▸ Your task: Repeat the listing below in full, exactly as it stands.

::::::

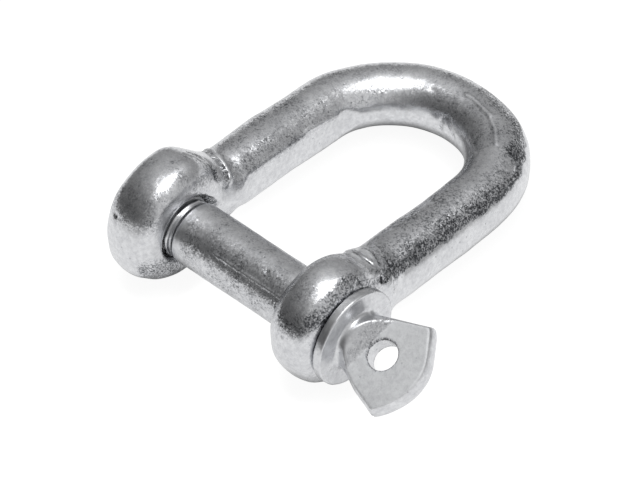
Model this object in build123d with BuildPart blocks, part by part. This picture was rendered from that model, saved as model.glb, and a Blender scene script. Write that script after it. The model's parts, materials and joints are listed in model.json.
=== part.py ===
from build123d import *
import os
from math import asin, cos, degrees, radians, sin

# A forged D shackle lying on its side, the way it rests on a bench. The origin is on the
# pin's axis, midway between the outer faces of the two eyes. Y runs along the pin, from
# its head to its threaded end, and X runs towards the crown of the bow.

# Driving dimensions, millimetres: the bow
bar_diameter = 12.0            # round bar of the two legs and the crown
jaw_width = 28.0               # clear gap between the two eyes
inside_length = 51.5           # pin axis to the inner side of the crown
eye_diameter = 23.8
plain_eye_thickness = 10.1     # the near eye, which the pin passes through
threaded_eye_thickness = 11.1  # the far eye, which the pin screws into
eye_rim_bulge = 1.4            # how far the rim stands out between its two edges
eye_jaw_edge_radius = 3.0      # from the rim into the flat face at the jaw
eye_outer_edge_radius = 2.4    # from the rim into the flat face outside
leg_inset = 6.15               # from an eye's outer face to the centre line of its leg
neck_reach = 15.0              # the round leg begins to narrow this far from the pin axis
neck_root = 6.0                # where the narrowed neck ends, inside the eye
neck_slimming = 1.4            # how much thinner than the bar the leg is at that end
neck_cover = 0.25              # least depth of that end below the eye's flat faces
neck_fillet = 3.0              # forged hollow where a neck runs into its eye
plain_hole_clearance = 0.7     # radial, round the pin in the plain eye
plain_hole_chamfer = 0.5
thread_mouth_flare = 1.65      # radial, countersink on the jaw side of the threaded eye
thread_mouth_depth = 1.3
thread_exit_chamfer = 0.6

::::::

▸ Answer in full:
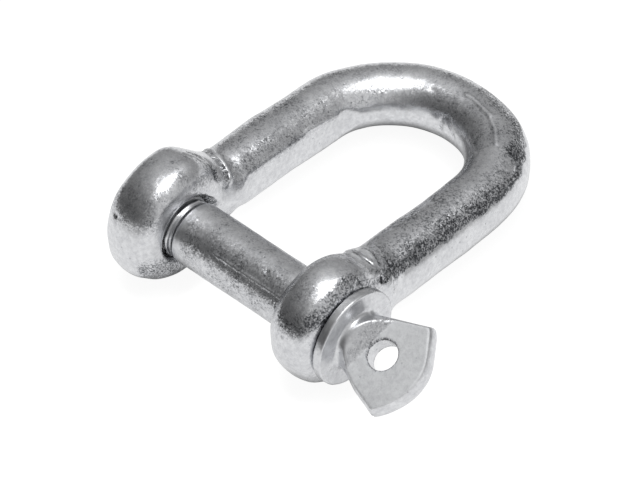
Model this object in build123d with BuildPart blocks, part by part. This picture was rendered from that model, saved as model.glb, and a Blender scene script. Write that script after it. The model's parts, materials and joints are listed in model.json.
=== part.py ===
from build123d import *
import os
from math import asin, cos, degrees, radians, sin

# A forged D shackle lying on its side, the way it rests on a bench. The origin is on the
# pin's axis, midway between the outer faces of the two eyes. Y runs along the pin, from
# its head to its threaded end, and X runs towards the crown of the bow.

# Driving dimensions, millimetres: the bow
bar_diameter = 12.0            # round bar of the two legs and the crown
jaw_width = 28.0               # clear gap between the two eyes
inside_length = 51.5           # pin axis to the inner side of the crown
eye_diameter = 23.8
plain_eye_thickness = 10.1     # the near eye, which the pin passes through
threaded_eye_thickness = 11.1  # the far eye, which the pin screws into
eye_rim_bulge = 1.4            # how far the rim stands out between its two edges
eye_jaw_edge_radius = 3.0      # from the rim into the flat face at the jaw
eye_outer_edge_radius = 2.4    # from the rim into the flat face outside
leg_inset = 6.15               # from an eye's outer face to the centre line of its leg
neck_reach = 15.0              # the round leg begins to narrow this far from the pin axis
neck_root = 6.0                # where the narrowed neck ends, inside the eye
neck_slimming = 1.4            # how much thinner than the bar the leg is at that end
neck_cover = 0.25              # least depth of that end below the eye's flat faces
neck_fillet = 3.0              # forged hollow where a neck runs into its eye
plain_hole_clearance = 0.7     # radial, round the pin in the plain eye
plain_hole_chamfer = 0.5
thread_mouth_flare = 1.65      # radial, countersink on the jaw side of the threaded eye
thread_mouth_depth = 1.3
thread_exit_chamfer = 0.6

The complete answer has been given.